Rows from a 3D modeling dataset
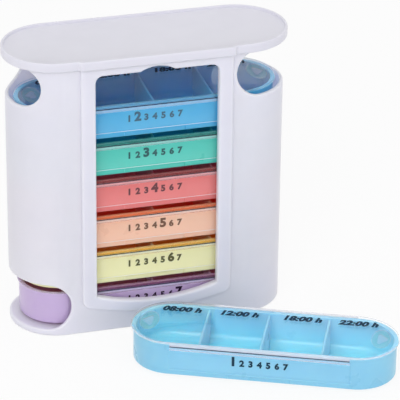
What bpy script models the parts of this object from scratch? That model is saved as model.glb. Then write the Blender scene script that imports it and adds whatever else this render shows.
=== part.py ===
"""Weekly pill organizer: a tower that holds a stack of seven day trays with clear sliding lids.

The tower stands on z = 0 with its width along X and its window facing -Y. The origin is the centre of its
base. Six trays are stacked in it, and the Monday tray lies in front of it. Blender 4.5, metres, +Z up.
"""
import math

import bmesh
import bpy
from mathutils import Matrix, Vector

MM = 0.001

# Tower
TOWER_WIDTH = 140.0 * MM
TOWER_DEPTH = 47.6 * MM
TOWER_WALL = 1.8 * MM
TOWER_FLOOR = 3.6 * MM
FOOT_ROUND = 1.4 * MM
SLOT_COUNT = 7
HEADROOM = 1.1 * MM
SEAT_GAP = 0.3 * MM
OVERRUN = 4.0 * MM

# Tray and lid
LID_END_PLAY = 2.0 * MM
LID_SIDE_PLAY = 0.8 * MM
LID_END_REACH = 1.2 * MM
LID_PLATE = 1.0 * MM
LID_ROUND = 0.4 * MM
RAIL_THICKNESS = 0.7 * MM
RAIL_LIP = 1.9 * MM
RAIL_LIP_REACH = 0.6 * MM
RAIL_SETBACK = 1.4 * MM
TRAY_HEIGHT = 18.4 * MM
TRAY_WALL = 1.5 * MM
TRAY_FLOOR = 1.6 * MM
TRAY_FOOT_HEIGHT = 1.2 * MM
TRAY_FOOT_INSET = 3.4 * MM
TRAY_LOW_ROUND = 0.6 * MM
SCOOP_REACH = 5.0 * MM
SCOOP_HEIGHT = 3.6 * MM
FLANGE_REACH = 0.6 * MM
FLANGE_HEIGHT = 0.6 * MM
DIVIDER_PITCH = 30.0 * MM
DIVIDER_THICKNESS = 1.2 * MM
DIVIDER_DROP = 0.8 * MM
PANEL_DEPTH = 0.4 * MM
PANEL_HALF_WIDTH = 44.6 * MM
PANEL_LOW = 4.2 * MM
PANEL_TOP_MARGIN = 1.6 * MM
TAB_HALF_WIDTH = 15.5 * MM
TAB_LEDGE = 0.8 * MM
MARK_FROM_END = 9.0 * MM
MARK_RECESS_REACH = 4.7 * MM
MARK_RECESS_HALF_WIDTH = 9.0 * MM
MARK_RECESS_DEPTH = 0.4 * MM
MARK_LENGTH = 5.1 * MM
MARK_HALF_WIDTH = 4.4 * MM
MARK_ROUND = 1.1 * MM

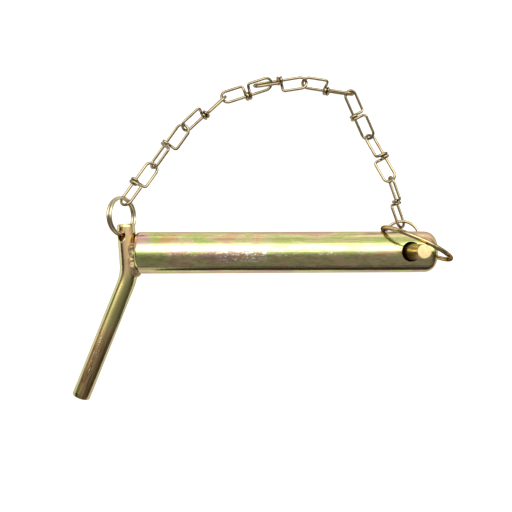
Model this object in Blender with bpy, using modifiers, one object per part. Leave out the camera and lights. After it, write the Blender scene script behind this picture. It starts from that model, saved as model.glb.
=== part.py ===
"""Top link pin with its retaining chain and linch pin, lying at rest on a flat surface.

Lengths are in metres and +Z is up. The rigid pieces are modelled in the pin's own frame: its origin
is the middle of the cross hole, +X runs along the pin to its nose, and +Z runs along the cross hole
to the linch pin's tip. That frame then tips nose up, because the linch pin's head props the nose.
"""

import math

import bmesh
import bpy
from mathutils import Matrix, Vector

CLEARANCE = 0.0003

PIN_DIAMETER = 0.0254
PIN_END_TO_HOLE = 0.1656
HOLE_TO_NOSE = 0.0177
CROSS_HOLE_DIAMETER = 0.0122
NOSE_ROUND_LENGTH = 0.0067
NOSE_ROUND_DEPTH = 0.0060
END_ROUND_LENGTH = 0.0024
END_ROUND_DEPTH = 0.0019

HANDLE_DIAMETER = 0.0109
HANDLE_SET_IN = 0.0007
HANDLE_UPPER_LENGTH = 0.0310
HANDLE_LOWER_LENGTH = 0.0806
HANDLE_UPPER_LEAN = math.radians(3.5)
HANDLE_LOWER_LEAN = math.radians(22.2)
HANDLE_BEND_RADIUS = 0.030
HANDLE_BEND_BELOW_AXIS = 0.0134
HANDLE_END_CHAMFER = 0.0006
RING_HOLE_DIAMETER = 0.0060
RING_HOLE_TO_HANDLE_TOP = 0.0051

WELD_RADIUS = 0.0025
WELD_LUMP = 0.14
WELD_LUMP_SPACING = 0.0052
WELD_NARROWING = 0.40
WELD_TOP = 0.0062

SPLIT_RING_RADIUS = 0.0111
SPLIT_RING_WIRE = 0.0018
SPLIT_RING_TURN_GAP = 0.00012
SPLIT_RING_TURN = math.radians(59.0)
SPLIT_RING_SEAT_ANGLE = math.radians(-66.0)

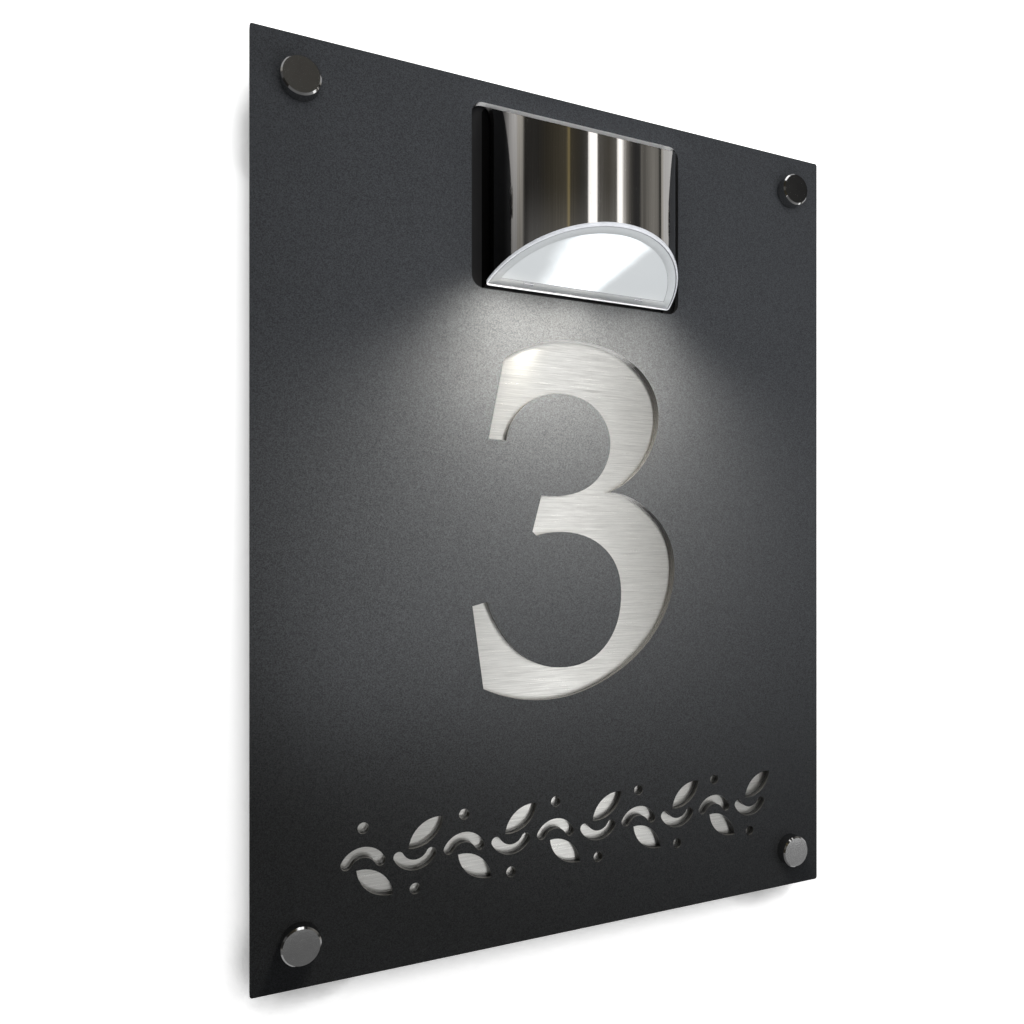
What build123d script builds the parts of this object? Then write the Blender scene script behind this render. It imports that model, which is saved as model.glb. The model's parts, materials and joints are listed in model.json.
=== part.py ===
from build123d import *
from math import cos, radians, sin, sqrt, tan
import os

# Illuminated house number sign: a cut-out wall plate with a half-round solar lamp, on four standoffs.
#
# Millimetres, +Z up. The wall is the plane Y = 0 and the front faces -Y. The origin is on the wall, in
# the middle of the four standoffs. A name with "out" in it is a distance out from the wall, so a point
# at a distance out has Y = -out.

# ---------------------------------------------------------------- driving dimensions

# Front plate and the sheet behind it
plate_width = 300.0
plate_height = 400.0
plate_thickness = 3.0
plate_corner = 1.2
backing_thickness = 1.5
backing_inset = 4.0

# Standoffs
standoff_inset = 20.0
barrel_length = 15.0
barrel_diameter = 16.0
barrel_floor = 4.0
barrel_chamfer = 0.6
wall_screw_hole = 5.2
stud_diameter = 7.9
stud_engagement = 8.0
thread_clearance = 0.05
washer_thickness = 0.5
washer_diameter = 15.0
plate_hole = 8.6
cap_diameter = 16.5
cap_height = 5.5
cap_bevel = 0.7

# Numeral, cut through the front plate between the window and the garland
numeral_x = 1.0
numeral_drop = 19.55
numeral_lift = 64.15

# Leaf garland, cut through the front plate
garland_length = 230.0
garland_rise = 48.5
garland_halves = 10
garland_swing = 4.5
garland_stroke = 4.7
garland_bridge = 3.4
leaf_length = 20.5
leaf_bulge = 4.4
leaf_lean = 38.0
leaf_gap = 3.0
berry_diameter = 5.0
berry_reach = 15.0

# Window in the front plate, which the lamp passes through
window_width = 112.0
window_height = 85.6
window_top_inset = 9.9
window_corner = 6.0
window_relief = 1.0
lamp_x = 2.0

# Lamp cover and lens
cover_radius = 49.7
cover_wall = 0.8
axis_recess = 8.6
roof_gap = 1.9
roof_angle = 32.4
lens_angle = 22.8
lens_seat = 3.2
lens_radius = 51.4
lens_thickness = 2.7
lens_skin = 1.2
lens_rim = 1.6
lens_proud = 0.5
lens_corner = 1.4
tongue_spread = 29.5
tongue_width = 6.0
tongue_thickness = 1.2
tongue_height = 5.0
tongue_setback = 3.3
fit_gap = 0.3

# Lamp base
flange_width = 126.0
flange_height = 98.5
flange_thickness = 2.5
flange_corner = 5.0
flange_rise = 0.45
flange_stud_x = 59.5
flange_stud_z = 45.75
weld_stud_diameter = 3.0
weld_stud_length = 6.0
weld_stud_hole = 3.6
nut_flats = 5.5
nut_height = 2.4
locating_rib_wall = 1.8
locating_rib_height = 4.0
locating_rib_length = 56.0

# Screws that hold the reflector and the top frame to the base
boss_x = 39.0
boss_diameter = 6.0
boss_length = 7.2
boss_rise = 5.0
top_boss_drop = 9.4
screw_diameter = 2.6
screw_length = 7.5
screw_clearance = 0.4
screw_head_diameter = 5.6
screw_head_height = 1.9
screw_cross = 3.2
screw_cross_width = 0.8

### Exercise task
Starting at the first line of the records above, please copy each line exactly until you reach the line containing "OVERRUN = 4.0 * MM". Include that line and stop there.

### Response below
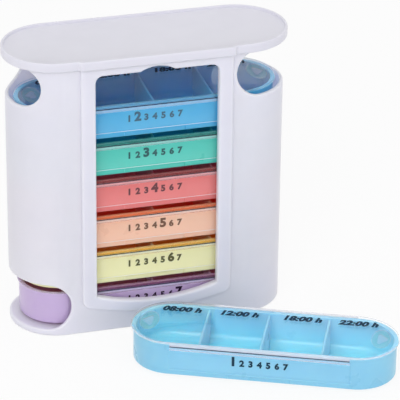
What bpy script models the parts of this object from scratch? That model is saved as model.glb. Then write the Blender scene script that imports it and adds whatever else this render shows.
=== part.py ===
"""Weekly pill organizer: a tower that holds a stack of seven day trays with clear sliding lids.

The tower stands on z = 0 with its width along X and its window facing -Y. The origin is the centre of its
base. Six trays are stacked in it, and the Monday tray lies in front of it. Blender 4.5, metres, +Z up.
"""
import math

import bmesh
import bpy
from mathutils import Matrix, Vector

MM = 0.001

# Tower
TOWER_WIDTH = 140.0 * MM
TOWER_DEPTH = 47.6 * MM
TOWER_WALL = 1.8 * MM
TOWER_FLOOR = 3.6 * MM
FOOT_ROUND = 1.4 * MM
SLOT_COUNT = 7
HEADROOM = 1.1 * MM
SEAT_GAP = 0.3 * MM
OVERRUN = 4.0 * MM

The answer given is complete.